## START
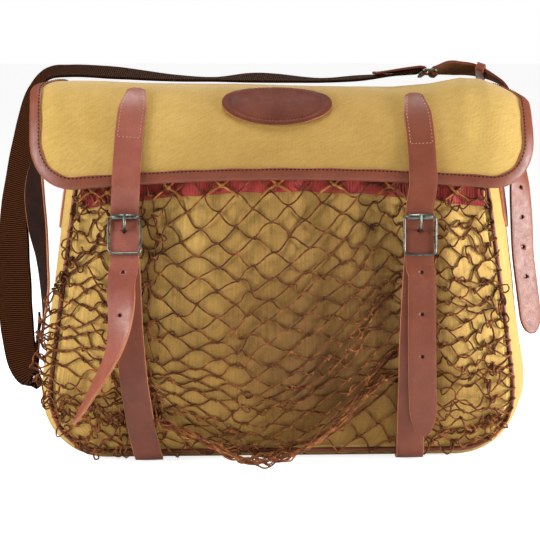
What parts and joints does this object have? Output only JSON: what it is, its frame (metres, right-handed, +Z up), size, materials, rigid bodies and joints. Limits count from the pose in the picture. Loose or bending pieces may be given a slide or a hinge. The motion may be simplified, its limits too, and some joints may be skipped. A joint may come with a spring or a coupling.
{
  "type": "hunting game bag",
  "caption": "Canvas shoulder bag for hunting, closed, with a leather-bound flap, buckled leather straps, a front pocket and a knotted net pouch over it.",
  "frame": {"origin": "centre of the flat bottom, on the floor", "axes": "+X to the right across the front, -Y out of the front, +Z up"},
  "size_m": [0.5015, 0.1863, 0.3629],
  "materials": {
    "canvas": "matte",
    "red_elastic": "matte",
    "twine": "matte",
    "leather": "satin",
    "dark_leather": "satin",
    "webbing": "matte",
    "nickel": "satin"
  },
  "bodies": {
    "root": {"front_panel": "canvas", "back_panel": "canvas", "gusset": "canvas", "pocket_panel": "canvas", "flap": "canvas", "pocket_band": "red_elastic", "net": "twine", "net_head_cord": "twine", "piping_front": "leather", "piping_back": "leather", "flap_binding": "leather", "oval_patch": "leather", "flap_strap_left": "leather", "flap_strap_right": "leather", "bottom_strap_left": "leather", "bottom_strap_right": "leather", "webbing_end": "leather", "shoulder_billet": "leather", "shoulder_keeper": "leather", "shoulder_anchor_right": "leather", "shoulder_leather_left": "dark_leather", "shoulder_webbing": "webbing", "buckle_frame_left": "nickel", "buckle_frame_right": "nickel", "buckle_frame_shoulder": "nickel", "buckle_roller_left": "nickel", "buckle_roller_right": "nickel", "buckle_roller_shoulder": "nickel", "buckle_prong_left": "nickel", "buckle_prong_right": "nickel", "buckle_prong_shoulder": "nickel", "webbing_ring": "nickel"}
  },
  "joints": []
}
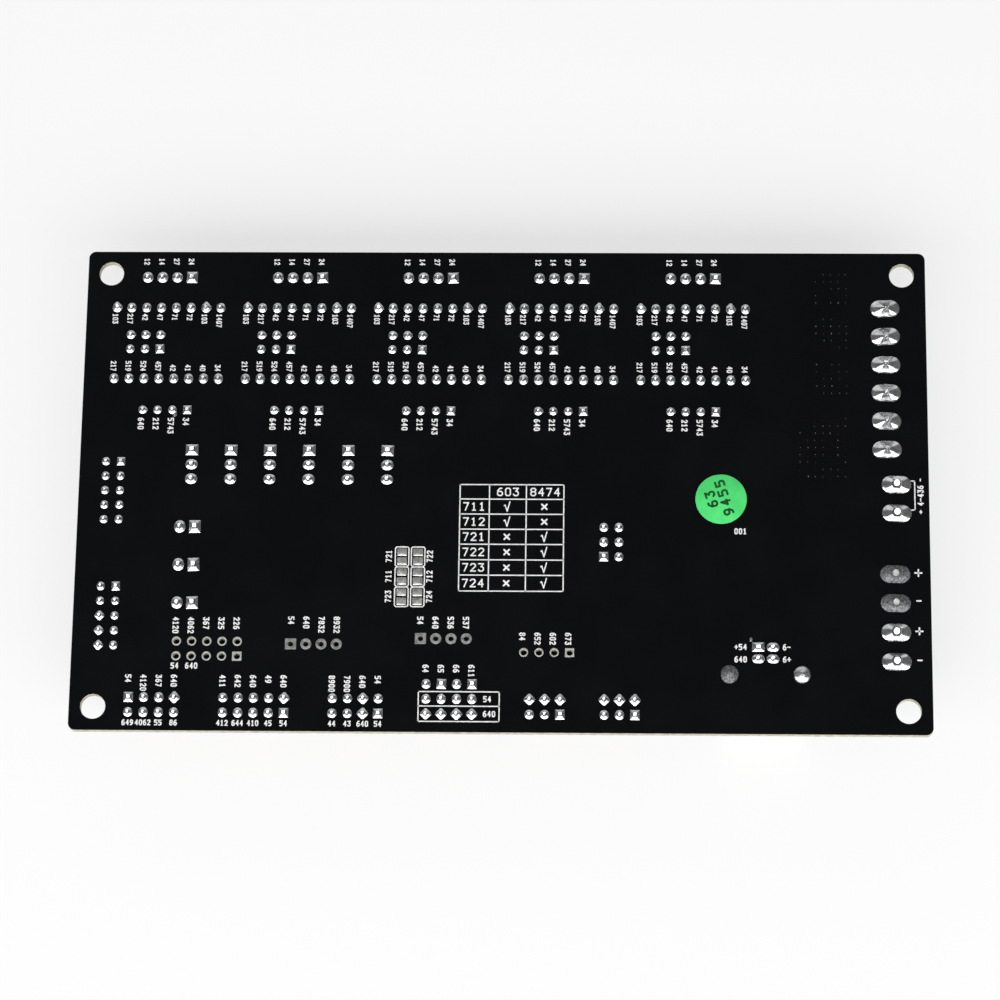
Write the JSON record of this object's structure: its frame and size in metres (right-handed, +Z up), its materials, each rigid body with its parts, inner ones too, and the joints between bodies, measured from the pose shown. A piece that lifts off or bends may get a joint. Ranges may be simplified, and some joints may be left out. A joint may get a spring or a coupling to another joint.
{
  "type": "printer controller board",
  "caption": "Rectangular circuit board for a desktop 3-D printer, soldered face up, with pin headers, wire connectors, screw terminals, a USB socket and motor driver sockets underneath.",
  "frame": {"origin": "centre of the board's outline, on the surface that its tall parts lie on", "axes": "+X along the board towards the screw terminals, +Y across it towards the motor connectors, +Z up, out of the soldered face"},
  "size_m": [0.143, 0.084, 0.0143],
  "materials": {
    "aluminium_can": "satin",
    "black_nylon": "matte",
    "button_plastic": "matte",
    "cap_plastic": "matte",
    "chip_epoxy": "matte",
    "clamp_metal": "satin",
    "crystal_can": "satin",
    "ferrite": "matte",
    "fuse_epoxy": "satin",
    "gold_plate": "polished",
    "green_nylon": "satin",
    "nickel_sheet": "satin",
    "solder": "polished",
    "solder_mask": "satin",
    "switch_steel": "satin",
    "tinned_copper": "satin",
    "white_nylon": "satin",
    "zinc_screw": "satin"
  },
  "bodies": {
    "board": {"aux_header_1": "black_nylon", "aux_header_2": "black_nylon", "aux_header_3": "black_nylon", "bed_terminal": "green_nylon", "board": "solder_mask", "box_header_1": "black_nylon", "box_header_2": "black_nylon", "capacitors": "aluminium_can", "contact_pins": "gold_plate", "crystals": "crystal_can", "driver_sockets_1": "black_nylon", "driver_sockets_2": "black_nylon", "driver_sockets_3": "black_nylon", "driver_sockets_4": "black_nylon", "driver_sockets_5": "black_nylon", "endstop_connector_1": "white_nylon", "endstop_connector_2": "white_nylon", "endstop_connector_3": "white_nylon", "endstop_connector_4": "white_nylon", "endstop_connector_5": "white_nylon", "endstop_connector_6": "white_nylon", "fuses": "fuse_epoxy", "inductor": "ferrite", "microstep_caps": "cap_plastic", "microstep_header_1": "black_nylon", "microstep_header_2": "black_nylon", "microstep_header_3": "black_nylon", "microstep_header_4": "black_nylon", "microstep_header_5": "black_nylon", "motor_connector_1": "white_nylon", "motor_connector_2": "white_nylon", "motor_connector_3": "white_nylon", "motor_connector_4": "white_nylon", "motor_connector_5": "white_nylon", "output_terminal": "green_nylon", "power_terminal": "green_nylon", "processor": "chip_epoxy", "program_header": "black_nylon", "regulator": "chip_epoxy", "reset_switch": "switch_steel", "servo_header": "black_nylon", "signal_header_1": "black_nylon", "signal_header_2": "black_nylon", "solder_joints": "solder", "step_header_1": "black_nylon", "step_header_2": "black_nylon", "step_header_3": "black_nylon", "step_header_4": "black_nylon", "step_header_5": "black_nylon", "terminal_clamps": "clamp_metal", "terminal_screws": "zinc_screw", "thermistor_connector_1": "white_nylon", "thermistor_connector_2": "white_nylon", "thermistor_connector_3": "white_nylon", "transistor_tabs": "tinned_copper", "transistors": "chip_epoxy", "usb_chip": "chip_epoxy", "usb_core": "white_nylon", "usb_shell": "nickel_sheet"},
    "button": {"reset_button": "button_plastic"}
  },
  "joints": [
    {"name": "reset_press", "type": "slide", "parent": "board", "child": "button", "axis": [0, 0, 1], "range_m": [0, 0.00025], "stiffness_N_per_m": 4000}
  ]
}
## END
Requirements: Restate the whole of the material exactly.

Full output:
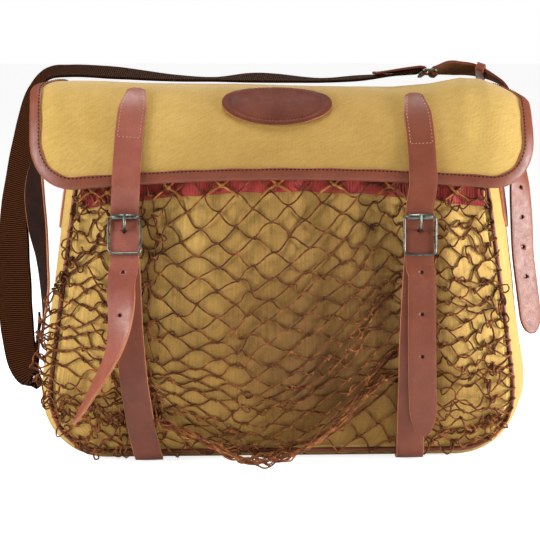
What parts and joints does this object have? Output only JSON: what it is, its frame (metres, right-handed, +Z up), size, materials, rigid bodies and joints. Limits count from the pose in the picture. Loose or bending pieces may be given a slide or a hinge. The motion may be simplified, its limits too, and some joints may be skipped. A joint may come with a spring or a coupling.
{
  "type": "hunting game bag",
  "caption": "Canvas shoulder bag for hunting, closed, with a leather-bound flap, buckled leather straps, a front pocket and a knotted net pouch over it.",
  "frame": {"origin": "centre of the flat bottom, on the floor", "axes": "+X to the right across the front, -Y out of the front, +Z up"},
  "size_m": [0.5015, 0.1863, 0.3629],
  "materials": {
    "canvas": "matte",
    "red_elastic": "matte",
    "twine": "matte",
    "leather": "satin",
    "dark_leather": "satin",
    "webbing": "matte",
    "nickel": "satin"
  },
  "bodies": {
    "root": {"front_panel": "canvas", "back_panel": "canvas", "gusset": "canvas", "pocket_panel": "canvas", "flap": "canvas", "pocket_band": "red_elastic", "net": "twine", "net_head_cord": "twine", "piping_front": "leather", "piping_back": "leather", "flap_binding": "leather", "oval_patch": "leather", "flap_strap_left": "leather", "flap_strap_right": "leather", "bottom_strap_left": "leather", "bottom_strap_right": "leather", "webbing_end": "leather", "shoulder_billet": "leather", "shoulder_keeper": "leather", "shoulder_anchor_right": "leather", "shoulder_leather_left": "dark_leather", "shoulder_webbing": "webbing", "buckle_frame_left": "nickel", "buckle_frame_right": "nickel", "buckle_frame_shoulder": "nickel", "buckle_roller_left": "nickel", "buckle_roller_right": "nickel", "buckle_roller_shoulder": "nickel", "buckle_prong_left": "nickel", "buckle_prong_right": "nickel", "buckle_prong_shoulder": "nickel", "webbing_ring": "nickel"}
  },
  "joints": []
}
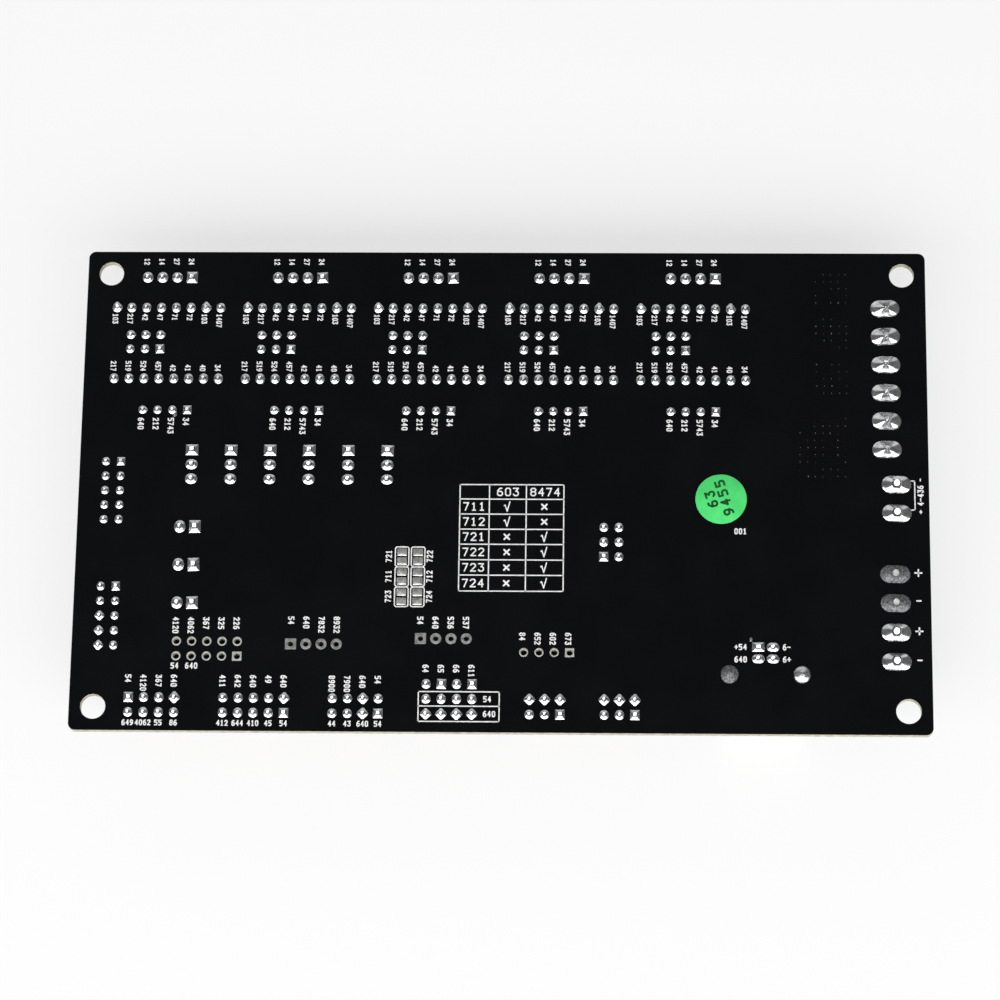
Write the JSON record of this object's structure: its frame and size in metres (right-handed, +Z up), its materials, each rigid body with its parts, inner ones too, and the joints between bodies, measured from the pose shown. A piece that lifts off or bends may get a joint. Ranges may be simplified, and some joints may be left out. A joint may get a spring or a coupling to another joint.
{
  "type": "printer controller board",
  "caption": "Rectangular circuit board for a desktop 3-D printer, soldered face up, with pin headers, wire connectors, screw terminals, a USB socket and motor driver sockets underneath.",
  "frame": {"origin": "centre of the board's outline, on the surface that its tall parts lie on", "axes": "+X along the board towards the screw terminals, +Y across it towards the motor connectors, +Z up, out of the soldered face"},
  "size_m": [0.143, 0.084, 0.0143],
  "materials": {
    "aluminium_can": "satin",
    "black_nylon": "matte",
    "button_plastic": "matte",
    "cap_plastic": "matte",
    "chip_epoxy": "matte",
    "clamp_metal": "satin",
    "crystal_can": "satin",
    "ferrite": "matte",
    "fuse_epoxy": "satin",
    "gold_plate": "polished",
    "green_nylon": "satin",
    "nickel_sheet": "satin",
    "solder": "polished",
    "solder_mask": "satin",
    "switch_steel": "satin",
    "tinned_copper": "satin",
    "white_nylon": "satin",
    "zinc_screw": "satin"
  },
  "bodies": {
    "board": {"aux_header_1": "black_nylon", "aux_header_2": "black_nylon", "aux_header_3": "black_nylon", "bed_terminal": "green_nylon", "board": "solder_mask", "box_header_1": "black_nylon", "box_header_2": "black_nylon", "capacitors": "aluminium_can", "contact_pins": "gold_plate", "crystals": "crystal_can", "driver_sockets_1": "black_nylon", "driver_sockets_2": "black_nylon", "driver_sockets_3": "black_nylon", "driver_sockets_4": "black_nylon", "driver_sockets_5": "black_nylon", "endstop_connector_1": "white_nylon", "endstop_connector_2": "white_nylon", "endstop_connector_3": "white_nylon", "endstop_connector_4": "white_nylon", "endstop_connector_5": "white_nylon", "endstop_connector_6": "white_nylon", "fuses": "fuse_epoxy", "inductor": "ferrite", "microstep_caps": "cap_plastic", "microstep_header_1": "black_nylon", "microstep_header_2": "black_nylon", "microstep_header_3": "black_nylon", "microstep_header_4": "black_nylon", "microstep_header_5": "black_nylon", "motor_connector_1": "white_nylon", "motor_connector_2": "white_nylon", "motor_connector_3": "white_nylon", "motor_connector_4": "white_nylon", "motor_connector_5": "white_nylon", "output_terminal": "green_nylon", "power_terminal": "green_nylon", "processor": "chip_epoxy", "program_header": "black_nylon", "regulator": "chip_epoxy", "reset_switch": "switch_steel", "servo_header": "black_nylon", "signal_header_1": "black_nylon", "signal_header_2": "black_nylon", "solder_joints": "solder", "step_header_1": "black_nylon", "step_header_2": "black_nylon", "step_header_3": "black_nylon", "step_header_4": "black_nylon", "step_header_5": "black_nylon", "terminal_clamps": "clamp_metal", "terminal_screws": "zinc_screw", "thermistor_connector_1": "white_nylon", "thermistor_connector_2": "white_nylon", "thermistor_connector_3": "white_nylon", "transistor_tabs": "tinned_copper", "transistors": "chip_epoxy", "usb_chip": "chip_epoxy", "usb_core": "white_nylon", "usb_shell": "nickel_sheet"},
    "button": {"reset_button": "button_plastic"}
  },
  "joints": [
    {"name": "reset_press", "type": "slide", "parent": "board", "child": "button", "axis": [0, 0, 1], "range_m": [0, 0.00025], "stiffness_N_per_m": 4000}
  ]
}